Each year, Mountain View Tire donates money to dozens of local charities and organizations within its locations’ communities. As opposed to supporting larger, national causes, the dealership prefers to contribute to local schools, sports programs and law enforcement agencies.
“The organization that we’ve probably supported the most over the last five years is actually our church, St. Anthony’s Greek Orthodox Church,” Chris says. “They, in turn, support many other charities.”
Since 2010, the shop has worked with the Auto Technology Department at Golden West College, located in Huntington Beach, Calif., providing internships to give future automotive technicians a chance to broaden their education while working in a professional environment.
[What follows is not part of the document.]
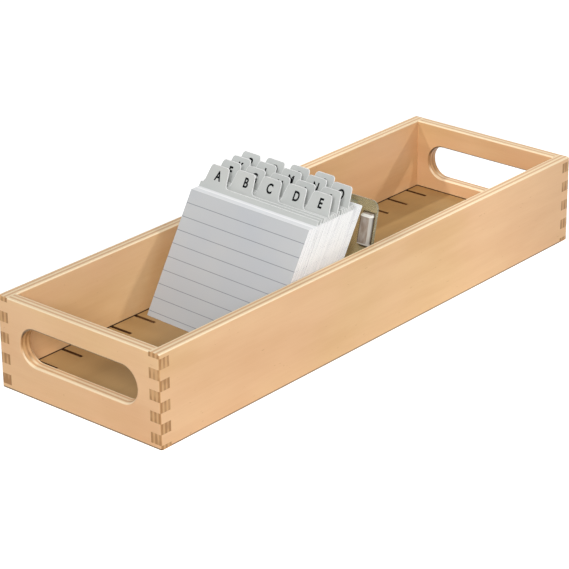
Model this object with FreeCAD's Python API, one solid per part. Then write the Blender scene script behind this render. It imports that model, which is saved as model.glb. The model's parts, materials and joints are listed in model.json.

Rather than focus on growth for growth’s sake, Mountain View Tire will look for opportunities that make sense moving forward.
“We will continue to open new stores when we see an opportunity in an under-served area,” Chris says. “Conversely, if we reach the end of a lease on a grossly under-performing store, we will close it. We are pursuing quality, not quantity.”
It’s this quality that will carry Mountain View Tire & Auto Service into its third generation someday.
“We focus on creating raving fans first and selling tires and automotive services second,” Chris says. “Our success is the result of hard work, determination and surrounding ourselves with the best people in the industry. Our mantra, ‘Failure is not an option,’ is the driving force behind our family and our company.”